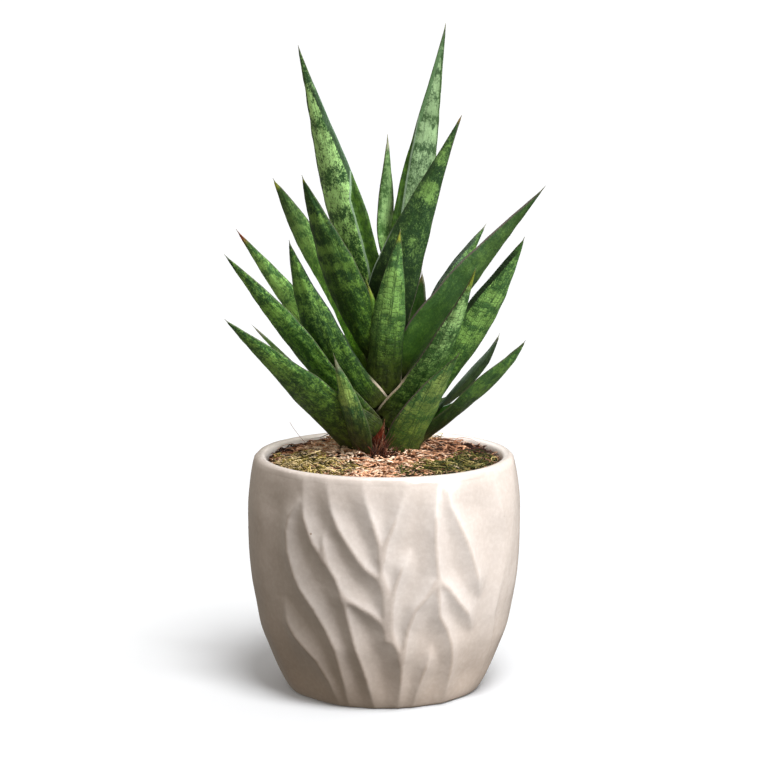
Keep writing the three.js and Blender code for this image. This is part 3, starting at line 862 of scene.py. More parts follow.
@dataclass
class Pot:
    """The glazed pot: a turned wall with crossing sharp ridges and smooth scoops between them.

    Sizes are in millimetres. Ridges are [azimuth, height] lines over the front half of the pot. They are
    repeated at the back, and plain panels at the sides part the two.
    """

    height: float = 122.0
    foot: tuple[Pair, ...] = ((0, 20), (0, 40), (0, 46.6))
    wall: tuple[Pair, ...] = (
        (0, 47.5), (1, 49.4), (5.8, 52.3), (14.8, 56.5), (24, 60.4), (33, 63.6), (44, 65.8),
        (58, 68.3), (72, 69.5), (85, 70), (97, 70), (107, 68.9), (114, 67.8), (118, 67.0),
    )
    lip: tuple[Pair, ...] = (
        (120.4, 66.4), (121.6, 65.2), (122, 63.6), (121.5, 61.9), (120.4, 60.8), (117.5, 60),
    )
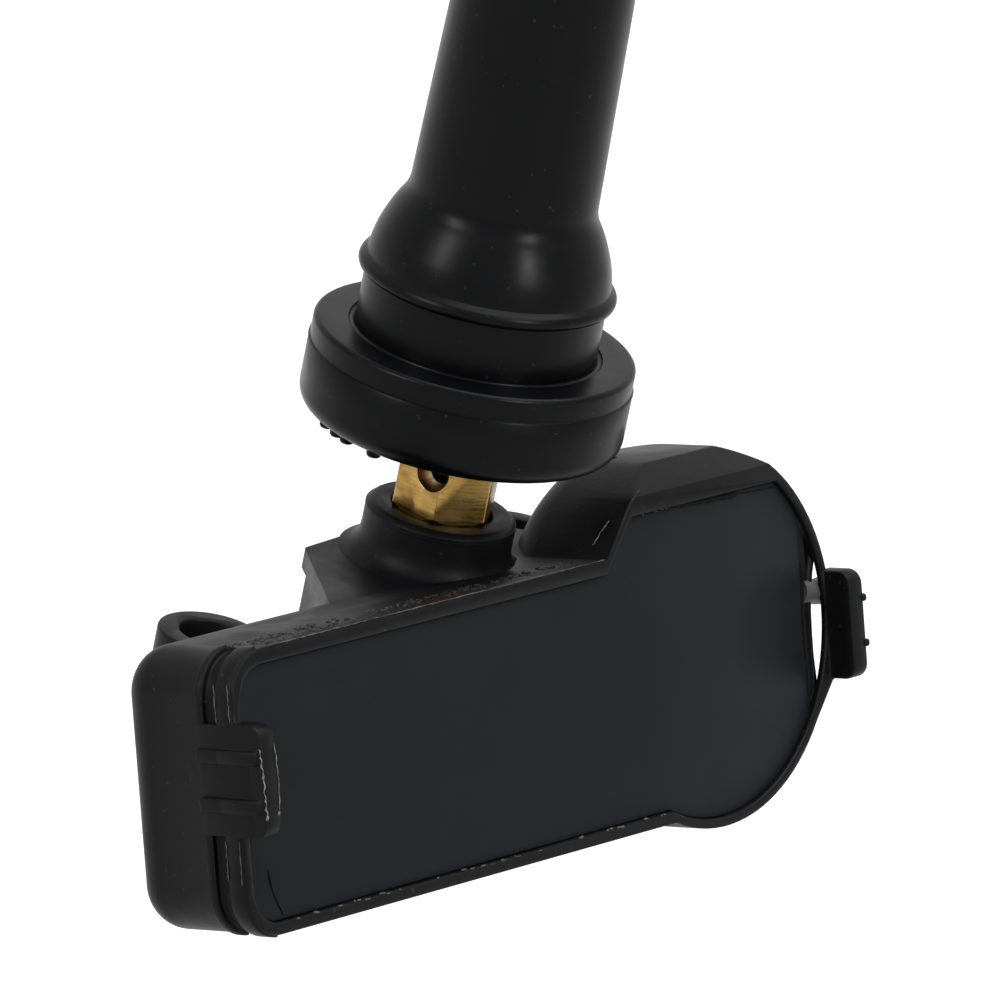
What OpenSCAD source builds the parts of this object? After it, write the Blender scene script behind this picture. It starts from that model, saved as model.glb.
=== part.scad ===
// Tyre pressure sensor on a rubber snap-in valve.
// Origin: centre of the flange face that seats on the inside of the rim.
// +Z runs along the valve towards the cap, X along the module, -Y towards the potted face.

/* [Valve rubber] */
// Diameter of the flange that seats inside the rim
flange_d = 19.5; // [18:0.1:21]
// Thickness of the flange, both mould halves together
flange_h = 5.7; // [4.5:0.1:6.5]
// Height of the upper mould half, down to the parting line
lip_h = 1.5; // [1:0.1:2.5]
// How far the upper mould half is set in from the lower one
lip_step = 0.07; // [0:0.01:0.2]
// Round of the flange's lower edge
flange_round = 1.3; // [0.5:0.1:1.8]
// Diameter of the neck that the rim hole grips
neck_d = 14.6; // [12:0.1:15]
// Height of the neck, up to where it flares into the bead
neck_h = 2.6; // [2:0.1:5]
// Diameter of the snap bead above the neck
bead_d = 15.6; // [15:0.1:16.4]
// Height at which the shoulder above the bead ends in the tube
shoulder_top = 9.5; // [8:0.1:12]
// Diameter of the tube at the shoulder
tube_d = 11.3; // [10.6:0.1:12]
// Diameter of the tube at its top end
tube_top_d = 10.4; // [9.4:0.1:10.5]
// Height of the rubber's top end above the seat
rubber_top = 28; // [24:0.5:32]

/* [Valve stem] */
// Outer diameter of the threaded tip
tip_d = 7.7; // [7.4:0.05:7.9]
// Length of the threaded tip above the rubber
tip_len = 9.5; // [8:0.1:12]
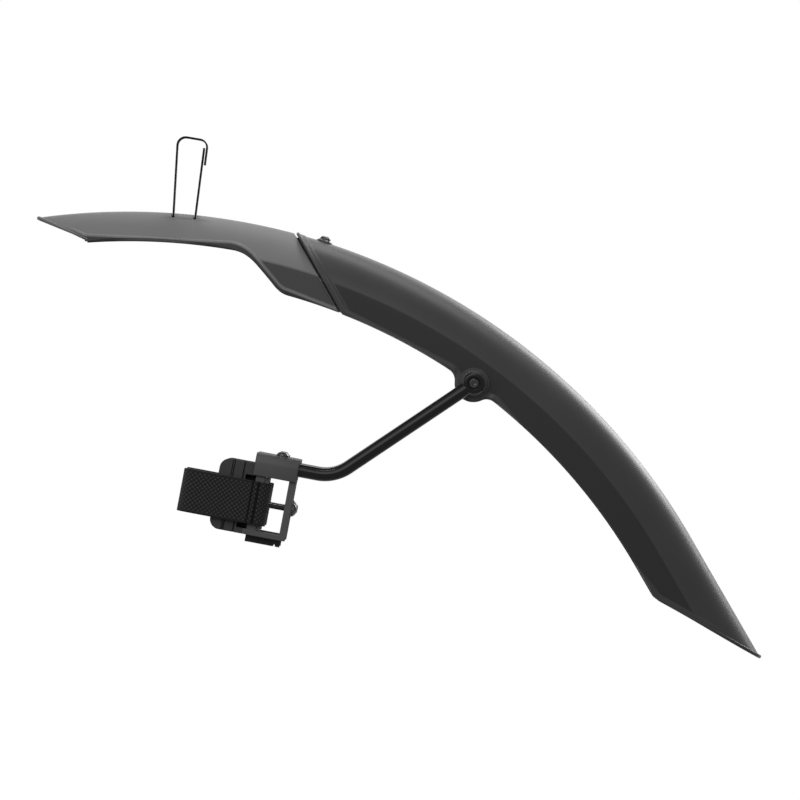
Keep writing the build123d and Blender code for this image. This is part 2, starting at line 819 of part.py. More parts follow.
= = =
• **Task objective**: All of the lines above must be returned exactly.

• **Solution for this problem**:
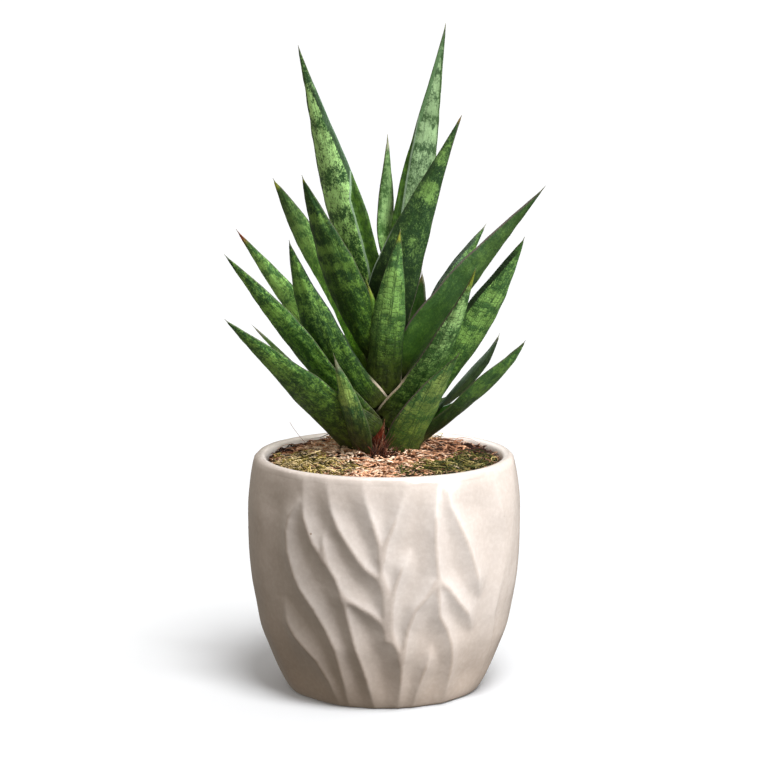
Keep writing the three.js and Blender code for this image. This is part 3, starting at line 862 of scene.py. More parts follow.
@dataclass
class Pot:
    """The glazed pot: a turned wall with crossing sharp ridges and smooth scoops between them.

    Sizes are in millimetres. Ridges are [azimuth, height] lines over the front half of the pot. They are
    repeated at the back, and plain panels at the sides part the two.
    """

    height: float = 122.0
    foot: tuple[Pair, ...] = ((0, 20), (0, 40), (0, 46.6))
    wall: tuple[Pair, ...] = (
        (0, 47.5), (1, 49.4), (5.8, 52.3), (14.8, 56.5), (24, 60.4), (33, 63.6), (44, 65.8),
        (58, 68.3), (72, 69.5), (85, 70), (97, 70), (107, 68.9), (114, 67.8), (118, 67.0),
    )
    lip: tuple[Pair, ...] = (
        (120.4, 66.4), (121.6, 65.2), (122, 63.6), (121.5, 61.9), (120.4, 60.8), (117.5, 60),
    )
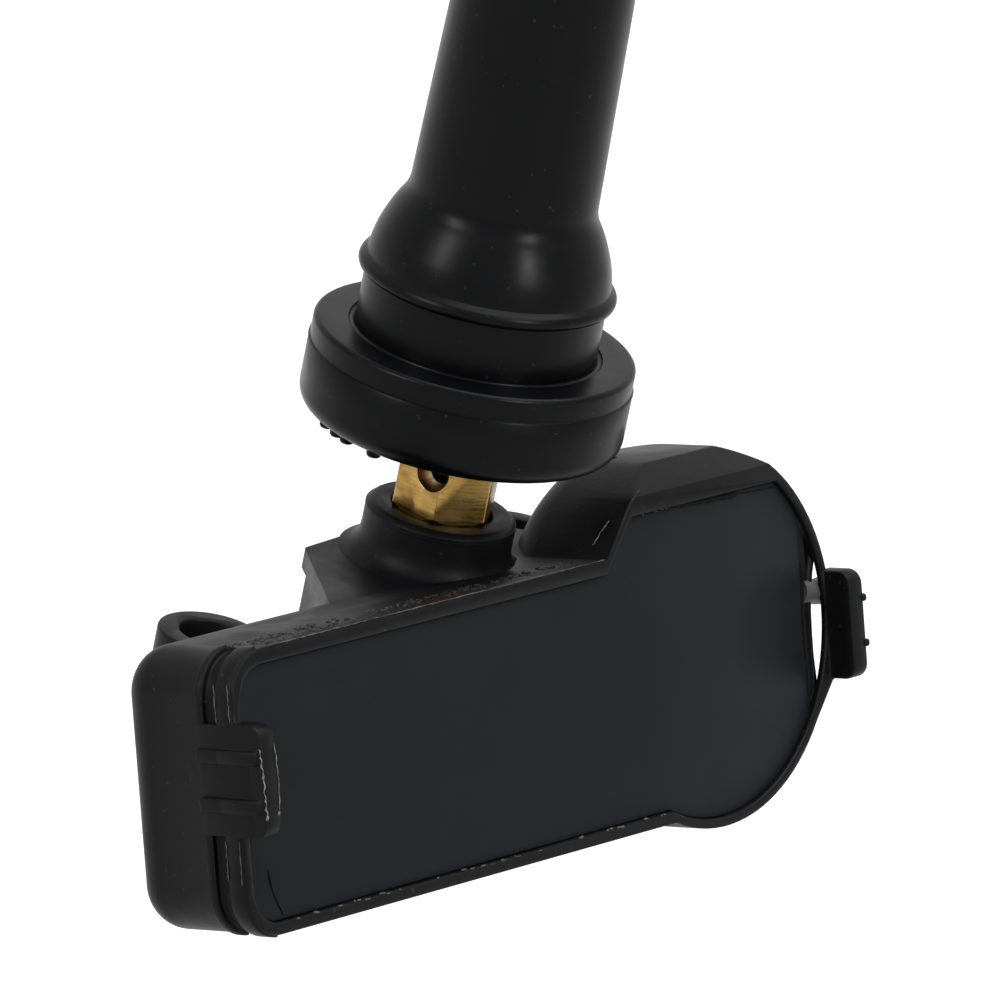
What OpenSCAD source builds the parts of this object? After it, write the Blender scene script behind this picture. It starts from that model, saved as model.glb.
=== part.scad ===
// Tyre pressure sensor on a rubber snap-in valve.
// Origin: centre of the flange face that seats on the inside of the rim.
// +Z runs along the valve towards the cap, X along the module, -Y towards the potted face.

/* [Valve rubber] */
// Diameter of the flange that seats inside the rim
flange_d = 19.5; // [18:0.1:21]
// Thickness of the flange, both mould halves together
flange_h = 5.7; // [4.5:0.1:6.5]
// Height of the upper mould half, down to the parting line
lip_h = 1.5; // [1:0.1:2.5]
// How far the upper mould half is set in from the lower one
lip_step = 0.07; // [0:0.01:0.2]
// Round of the flange's lower edge
flange_round = 1.3; // [0.5:0.1:1.8]
// Diameter of the neck that the rim hole grips
neck_d = 14.6; // [12:0.1:15]
// Height of the neck, up to where it flares into the bead
neck_h = 2.6; // [2:0.1:5]
// Diameter of the snap bead above the neck
bead_d = 15.6; // [15:0.1:16.4]
// Height at which the shoulder above the bead ends in the tube
shoulder_top = 9.5; // [8:0.1:12]
// Diameter of the tube at the shoulder
tube_d = 11.3; // [10.6:0.1:12]
// Diameter of the tube at its top end
tube_top_d = 10.4; // [9.4:0.1:10.5]
// Height of the rubber's top end above the seat
rubber_top = 28; // [24:0.5:32]

/* [Valve stem] */
// Outer diameter of the threaded tip
tip_d = 7.7; // [7.4:0.05:7.9]
// Length of the threaded tip above the rubber
tip_len = 9.5; // [8:0.1:12]
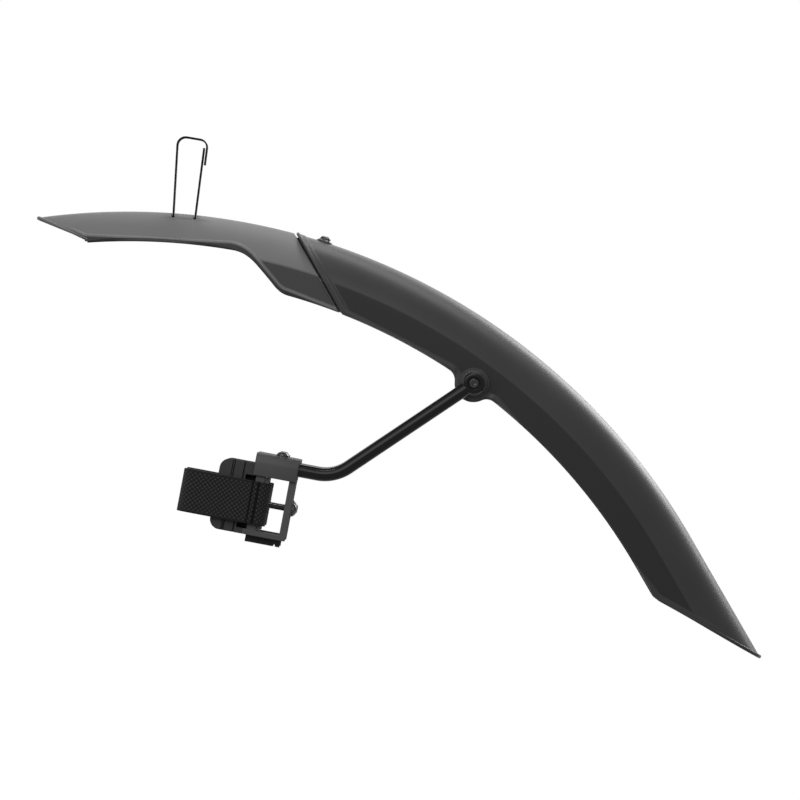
Keep writing the build123d and Blender code for this image. This is part 2, starting at line 819 of part.py. More parts follow.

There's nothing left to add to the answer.